Déjà affaibli par la maladie qui allait l’emporter, il n’avait pu venir diriger lui-même ces concerts qui ont vu la création mondiale de l’une de ses pièces et les premières françaises de trois autres.
Péter Eötvös est né le 2 janvier 1944, dans la petite ville transylvanienne de Székelyudvarhely, aujourd’hui en Roumanie. Au passage, arrêtons-nous un instant pour nous émerveiller de l’extraordinaire vivier musical qu’est la Transylvanie, laquelle nous a offert également Bartók, Ligeti, Kurtág et quelques autres… Un riche héritage auquel Péter Eötvös reste d’ailleurs fortement attaché, parlant de la musique de Bartók comme de la «langue maternelle absolue de la musique». Pédagogue émérite, il n’a de cesse de jouer les passeurs pour préserver ce creuset vivace et fécond, notamment via la Fondation qui porte son nom à Budapest, même s’il confiait lui-même à Pierre Moulinier en 1999 : «En tant que chef d’orchestre et compositeur, je me sens bien partout, mais je ne suis nulle part chez moi. C’est mon destin. J’ai une vie magnifique et très agréable, mais comme un étranger qui regarde ce qui se passe autour de lui.»
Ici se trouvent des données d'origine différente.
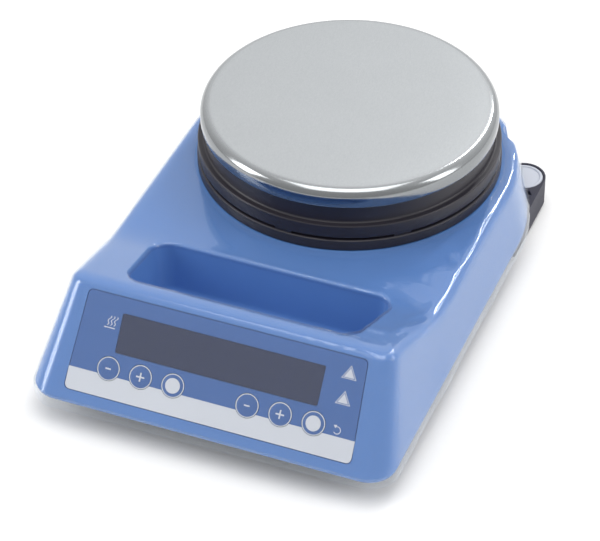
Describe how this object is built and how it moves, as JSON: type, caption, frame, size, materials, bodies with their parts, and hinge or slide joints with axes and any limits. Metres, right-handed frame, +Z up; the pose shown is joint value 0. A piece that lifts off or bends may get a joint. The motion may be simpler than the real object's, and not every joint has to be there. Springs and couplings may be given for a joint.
{
  "type": "magnetic stirrer",
  "caption": "Heated magnetic stirrer: round steel plate on a dark collar, moulded housing with inclined key panel, grip trough, rod bracket and clear lift-off cover.",
  "frame": {"origin": "on the table under the middle of the whole object, between the feet", "axes": "+Z up, the control panel faces -Y, the rod bracket stands out at +X +Y"},
  "size_m": [0.1688, 0.2522, 0.074],
  "materials": {
    "housing_blue": "gloss",
    "clear_film": "gloss",
    "steel": "satin",
    "anthracite": "satin",
    "foil_blue": "satin",
    "window": "gloss",
    "key_blue": "satin",
    "key_white": "satin",
    "bracket_grey": "satin",
    "cap_grey": "satin",
    "base_grey": "satin",
    "rubber": "matte",
    "zinc": "satin",
    "aluminium": "satin",
    "ceramic_wool": "matte",
    "board_green": "satin",
    "black_plastic": "satin",
    "magnet": "satin",
    "copper": "satin",
    "sleeve_red": "matte"
  },
  "bodies": {
    "base": {"housing_shell": "housing_blue", "heating_plate": "steel", "collar_drum": "anthracite", "collar_base_ring": "anthracite", "panel_foil": "foil_blue", "display_window": "window", "rod_bracket": "bracket_grey", "base_plate": "base_grey", "foot_front_left": "rubber", "foot_front_right": "rubber", "foot_rear_left": "rubber", "foot_rear_right": "rubber", "base_screw_front_left": "zinc", "base_screw_front_right": "zinc", "base_screw_rear_left": "zinc", "base_screw_rear_right": "zinc", "bracket_screw_front": "zinc", "bracket_screw_rear": "zinc", "heater_body": "aluminium", "heating_element": "zinc", "insulation_disc": "ceramic_wool", "temperature_sensor": "copper", "motor_mount": "zinc", "motor_case": "black_plastic", "bearing_lower": "zinc", "bearing_upper": "zinc", "control_board": "board_green", "display_module": "black_plastic", "power_board": "board_green", "transformer": "black_plastic", "capacitor": "black_plastic", "heat_sink": "aluminium", "rear_panel": "base_grey", "mains_inlet": "black_plastic", "switch_frame": "black_plastic", "sensor_socket": "black_plastic", "panel_ribbon": "sleeve_red", "heater_lead": "sleeve_red", "motor_lead": "copper", "mains_lead": "black_plastic", "switch_heat_minus": "black_plastic", "switch_heat_plus": "black_plastic", "switch_heat_on": "black_plastic", "switch_stir_minus": "black_plastic", "switch_stir_plus": "black_plastic", "switch_stir_on": "black_plastic"},
    "stirring_drive": {"motor_rotor": "zinc", "magnet_carrier": "aluminium", "magnet_north": "magnet", "magnet_south": "magnet"},
    "rocker": {"mains_rocker": "black_plastic"},
    "cap": {"rod_cap": "cap_grey"},
    "cover": {"protective_cover": "clear_film"},
    "key_heat_minus_body": {"key_heat_minus": "key_blue"},
    "key_heat_plus_body": {"key_heat_plus": "key_blue"},
    "key_heat_on_body": {"key_heat_on": "key_white"},
    "key_stir_minus_body": {"key_stir_minus": "key_blue"},
    "key_stir_plus_body": {"key_stir_plus": "key_blue"},
    "key_stir_on_body": {"key_stir_on": "key_white"}
  },
  "joints": [
    {"name": "stir_spin", "type": "hinge", "parent": "base", "child": "stirring_drive", "pos_m": [0, 0.04692, 0.03], "axis": [0, 0, 1], "continuous": true},
    {"name": "key_heat_minus_press", "type": "slide", "parent": "base", "child": "key_heat_minus_body", "axis": [0, 0.8049, -0.5934], "range_m": [0, 0.0006], "stiffness_N_per_m": 600},
    {"name": "key_heat_plus_press", "type": "slide", "parent": "base", "child": "key_heat_plus_body", "axis": [0, 0.8049, -0.5934], "range_m": [0, 0.0006], "stiffness_N_per_m": 600},
    {"name": "key_heat_on_press", "type": "slide", "parent": "base", "child": "key_heat_on_body", "axis": [0, 0.8049, -0.5934], "range_m": [0, 0.0006], "stiffness_N_per_m": 600},
    {"name": "key_stir_minus_press", "type": "slide", "parent": "base", "child": "key_stir_minus_body", "axis": [0, 0.8049, -0.5934], "range_m": [0, 0.0006], "stiffness_N_per_m": 600},
    {"name": "key_stir_plus_press", "type": "slide", "parent": "base", "child": "key_stir_plus_body", "axis": [0, 0.8049, -0.5934], "range_m": [0, 0.0006], "stiffness_N_per_m": 600},
    {"name": "key_stir_on_press", "type": "slide", "parent": "base", "child": "key_stir_on_body", "axis": [0, 0.8049, -0.5934], "range_m": [0, 0.0006], "stiffness_N_per_m": 600},
    {"name": "rocker_tilt", "type": "hinge", "parent": "base", "child": "rocker", "pos_m": [0.012, 0.10682, 0.024], "axis": [1, 0, 0], "range_deg": [-18, 0]},
    {"name": "cap_pull", "type": "slide", "parent": "base", "child": "cap", "axis": [0, 0, 1], "range_m": [0, 0.012]},
    {"name": "cover_lift", "type": "slide", "parent": "base", "child": "cover", "axis": [0, 0, 1], "range_m": [0, 0.075]}
  ]
}
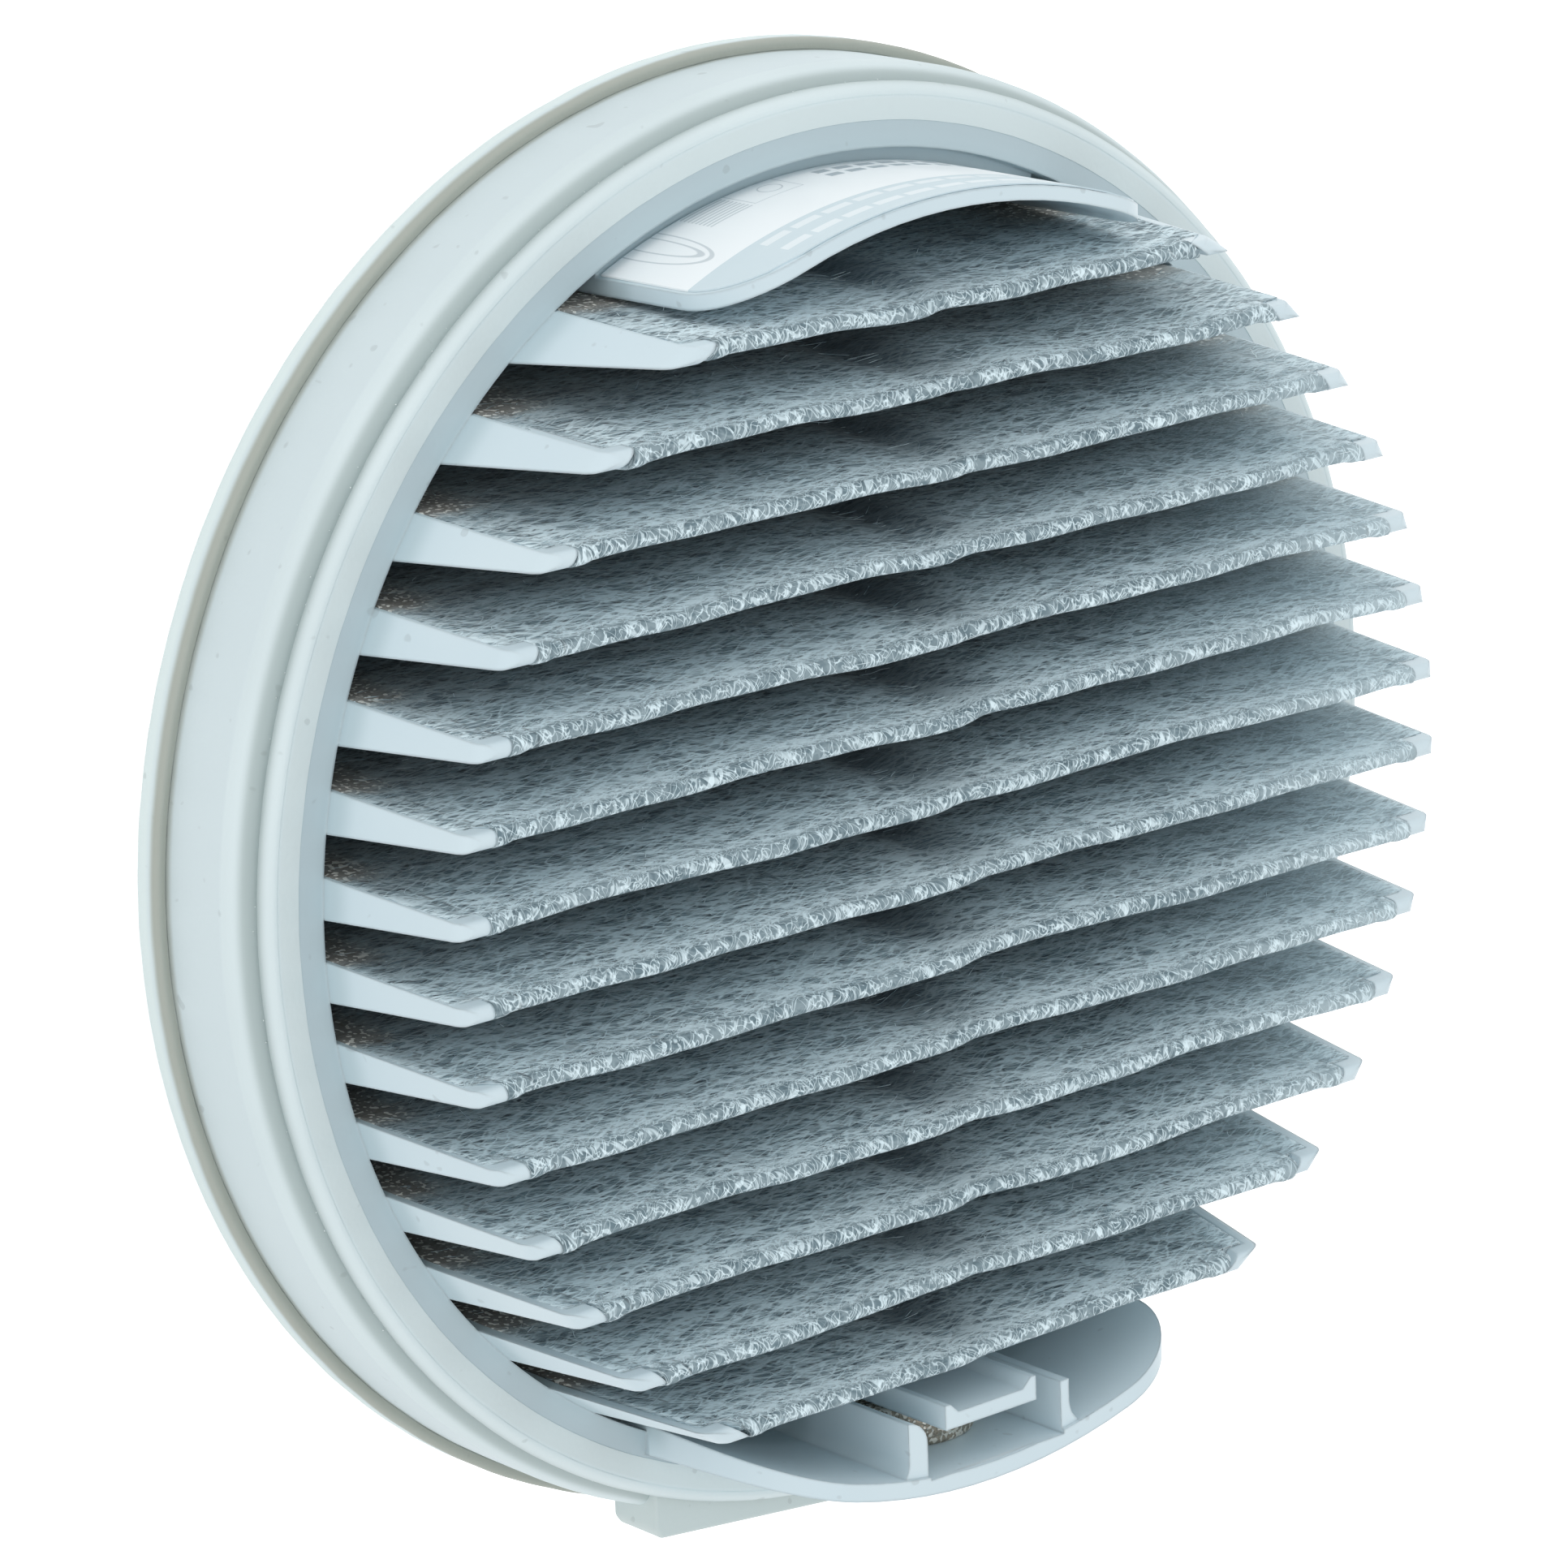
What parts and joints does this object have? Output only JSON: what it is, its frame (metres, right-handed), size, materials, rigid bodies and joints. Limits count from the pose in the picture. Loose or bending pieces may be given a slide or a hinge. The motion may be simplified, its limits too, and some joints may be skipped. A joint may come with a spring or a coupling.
{
  "type": "vacuum cleaner filter",
  "caption": "Round pleated filter for a handheld vacuum cleaner: a sealed plastic ring with tapered ribs holding folded media, a label tab, a guard and a magnet.",
  "frame": {"origin": "on the axis of the ring, in the plane that the rear seal lies in", "axes": "+Z along the filter axis towards the pleat tips, +Y towards the tab, +X along the pleats"},
  "size_m": [0.11, 0.11, 0.0265],
  "materials": {
    "frame_plastic": "satin pale blue-grey moulding",
    "filter_media": "grey non-woven fibre sheet",
    "seal_rubber": "matt light warm-grey soft moulding",
    "label_film": "satin white film with a grey band",
    "magnet_nickel": "speckled nickel plating"
  },
  "bodies": {
    "root": {"filter_frame": "frame_plastic", "pleated_media": "filter_media", "rear_seal": "seal_rubber", "collar_seal": "seal_rubber", "instruction_label": "label_film", "magnet": "magnet_nickel"}
  },
  "joints": []
}
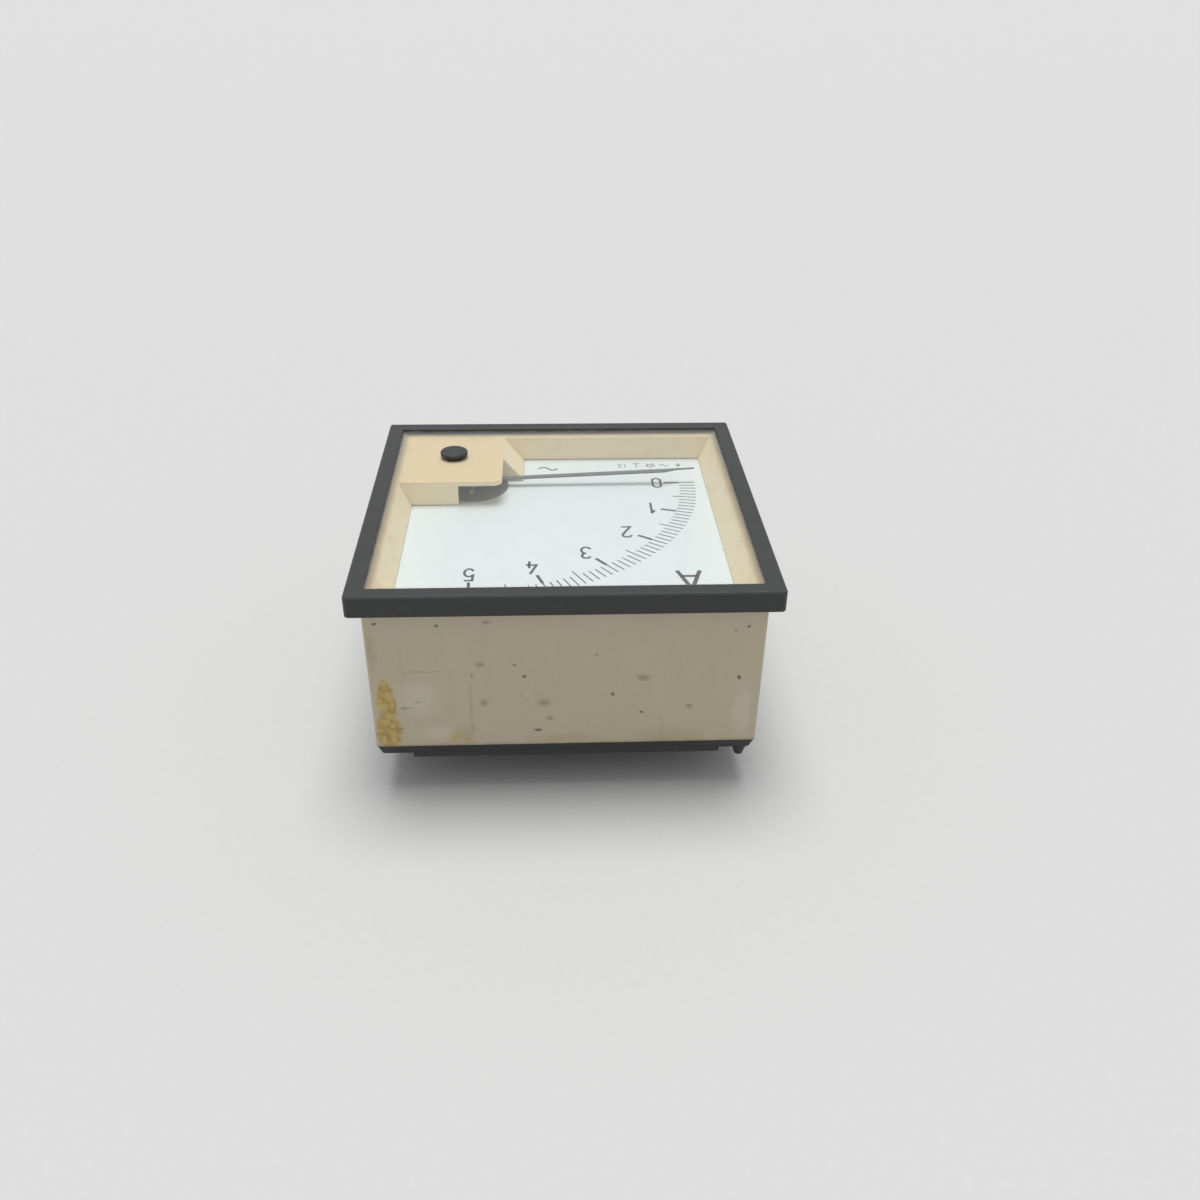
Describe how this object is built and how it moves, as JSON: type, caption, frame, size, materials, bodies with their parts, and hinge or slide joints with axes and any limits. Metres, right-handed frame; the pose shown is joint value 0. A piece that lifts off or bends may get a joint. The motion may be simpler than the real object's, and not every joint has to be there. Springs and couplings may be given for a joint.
{
  "type": "analog panel meter",
  "caption": "Square flush-mounting moving-iron ammeter with a quadrant scale, corner pivot, zero adjuster and stud terminals.",
  "frame": {"origin": "on the plane of the four stud tips, under the middle of the square bezel", "axes": "+Z out of the dial, +Y towards the top of the dial, +X to the dial's right"},
  "size_m": [0.096, 0.096, 0.0563],
  "materials": {
    "black_plastic": "fine satin, slightly worn",
    "ivory_plastic": "aged ivory, satin",
    "window_glass": "clear",
    "seal_rubber": "matt",
    "dial_white": "matt white paint",
    "scale_ink": "printed black",
    "grey_plastic": "matt dark grey",
    "brown_laminate": "laminate board",
    "zinc_steel": "zinc plated",
    "brass": "bare, slightly dull",
    "tinned_brass": "tinned",
    "copper_wire": "enamelled copper",
    "soft_iron": "bare",
    "bare_aluminium": "bare sheet",
    "pointer_paint": "dark paint",
    "spring_bronze": "phosphor bronze"
  },
  "bodies": {
    "case": {"bezel": "black_plastic", "window_glass": "window_glass", "window_seal": "seal_rubber", "housing": "ivory_plastic", "rear_base": "black_plastic", "base_screws": "zinc_steel", "dial_plate": "dial_white", "scale_marks": "scale_ink", "dial_screws": "zinc_steel", "movement_frame": "grey_plastic", "frame_screws": "zinc_steel", "damping_cover": "brown_laminate", "front_bridge": "grey_plastic", "bridge_screws": "zinc_steel", "front_jewel_screw": "brass", "rear_jewel_screw": "brass", "coil_bobbin": "grey_plastic", "coil_winding": "copper_wire", "bobbin_screws": "zinc_steel", "coil_leads": "copper_wire", "fixed_iron_vane": "soft_iron", "terminal_studs": "brass", "terminal_tags": "tinned_brass", "terminal_nuts": "brass", "terminal_washers": "brass", "fixing_studs": "zinc_steel"},
    "movement": {"spindle": "soft_iron", "moving_iron_vane": "soft_iron", "damping_vane": "bare_aluminium", "pointer_hub": "brass", "balance_weights": "brass", "pointer": "pointer_paint", "spring_collet": "brass", "hairspring": "spring_bronze"},
    "zero_lever": {"zero_lever": "brass"},
    "adjuster": {"zero_adjuster": "black_plastic", "adjuster_clip": "zinc_steel"}
  },
  "joints": [
    {"name": "pointer_swing", "type": "hinge", "parent": "case", "child": "movement", "pos_m": [0.024, -0.024, 0.0478], "axis": [0, 0, 1], "range_deg": [-92, 0], "stiffness_Nm_per_rad": 0.0001, "deforming": ["hairspring"]},
    {"name": "adjuster_turn", "type": "hinge", "parent": "case", "child": "adjuster", "pos_m": [0.02883, -0.0282, 0.055], "axis": [0, 0, 1], "range_deg": [-60, 60]},
    {"name": "zero_lever_turn", "type": "hinge", "parent": "case", "child": "zero_lever", "pos_m": [0.024, -0.024, 0.0507], "axis": [0, 0, 1], "range_deg": [-8, 8], "deforming": ["hairspring"]}
  ],
  "couplings": [
    {"joint": "zero_lever_turn", "follows": "adjuster_turn", "ratio": 0.13}
  ]
}
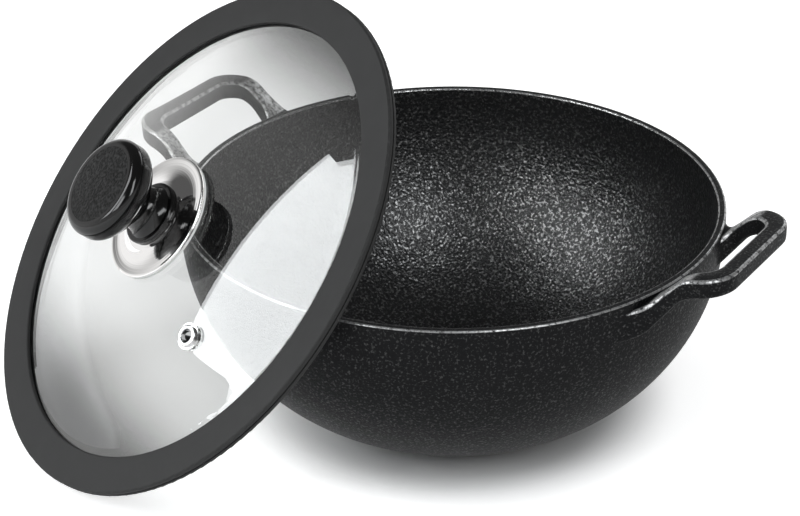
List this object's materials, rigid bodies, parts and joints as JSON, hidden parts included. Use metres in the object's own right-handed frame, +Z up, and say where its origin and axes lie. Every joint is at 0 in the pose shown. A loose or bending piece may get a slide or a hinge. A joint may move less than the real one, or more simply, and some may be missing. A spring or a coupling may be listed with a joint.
{
  "type": "kadai",
  "caption": "Deep round cast iron kadai with a flat base and loop handles, and a domed glass lid with a silicone rim leaning on it.",
  "frame": {"origin": "centre of the bowl's flat base, on the surface that it stands on", "axes": "+Z up, along the bowl's axis; the two loop handles lie along +X and -X; the lid leans on the bowl from -X, -Y"},
  "size_m": [0.3759, 0.3165, 0.1993],
  "materials": {
    "cast_iron": "seasoned black iron, shot-blasted grain, satin",
    "tempered_glass": "clear tempered glass, polished",
    "silicone": "charcoal silicone, matt",
    "clear_gasket": "translucent silicone, satin",
    "polished_steel": "polished stainless steel",
    "bakelite": "black phenolic moulding, glossy",
    "knob_disc": "black disc, fine leather-like grain, matt",
    "brass_bush": "turned brass",
    "plain_steel": "plain stainless steel, satin"
  },
  "bodies": {
    "kadai": {"kadai_casting": "cast_iron"},
    "lid": {"lid_glass": "tempered_glass", "silicone_rim": "silicone", "flange_gasket": "clear_gasket", "knob_flange": "polished_steel", "knob_body": "bakelite", "knob_cap": "knob_disc", "knob_insert": "brass_bush", "screw_gasket": "silicone", "screw_washer": "plain_steel", "knob_screw": "plain_steel", "vent_washer": "polished_steel", "vent_eyelet": "polished_steel", "vent_back_ring": "polished_steel"}
  },
  "joints": [
    {"name": "lid_lift", "type": "slide", "parent": "kadai", "child": "lid", "axis": [-0.3819, -0.6483, 0.6587], "range_m": [0, 0.2]}
  ]
}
Directeur musical de l’Ensemble intercontemporain
C’est à Paris, un peu par hasard, que sa carrière de chef a véritablement débuté. Jusque-là, la direction n’avait été qu’un moyen d’éviter le service militaire – et d’aller étudier à Cologne, ce qui lui donnera l’opportunité de travailler au fameux studio d’électronique et de rencontrer Stockhausen. Il racontait ainsi en 2014, à l’auteur de ces lignes : «Alors que les responsables de l’Ircam cherchaient quelqu’un pour diriger le concert d’inauguration de l’Institut, j’ai dirigé à Paris Hymnen de Stockhausen, une œuvre pour bande magnétique avec orchestre. Boulez n’était pas au concert, mais Nicholas Snowman si, qui l’a appelé immédiatement pour lui dire qu’il avait trouvé le chef qu’ils cherchaient. Pierre est venu me voir diriger les premières répétitions en vue du concert d’inauguration, et, dès la troisième, m’a proposé de rester en tant que directeur musical de l’Ensemble intercontemporain.»
C’est ainsi qu’a débuté pour Péter Eötvös une aventure parisienne de douze années à la tête de l’Ensemble intercontemporain, et en lien étroit avec L’Ircam. Place Stravinski, il découvre les joies de l’informatique musicale, alors balbutiante, après ses six années passées à pratiquer l’électronique auprès de Stockhausen à Cologne.
Si son activité de compositeur a été quelque peu mise en sourdine au cours de son mandat à la tête de l’Ensemble intercontemporain, elle reprend de plus belle par la suite. Il s’affirme ainsi, avec des ouvrages tels que Le Balcon d’après Genet ou Trois Sœurs d’après Tchekhov, comme l’un des grands compositeurs d’opéra d’aujourd’hui.
Son histoire d’amour avec Paris et sa scène contemporaine n’en a pas moins perduré. Péter Eötvös donne à la Cité de la musique, puis à la Philharmonie de Paris, des concerts inoubliables, notamment avec l’EIC qu’il retrouve toujours avec plaisir (citons le monumental Gruppen de Stockhausen, codirigé avec Pierre Boulez et David Robertson en 1998), mais pas seulement : avec le LSO en mai 2012, ou pour deux concerts Varèse 360° avec l’Orchestre Philharmonique de Radio France et l’Ensemble Asko|Schönberg en octobre 2009.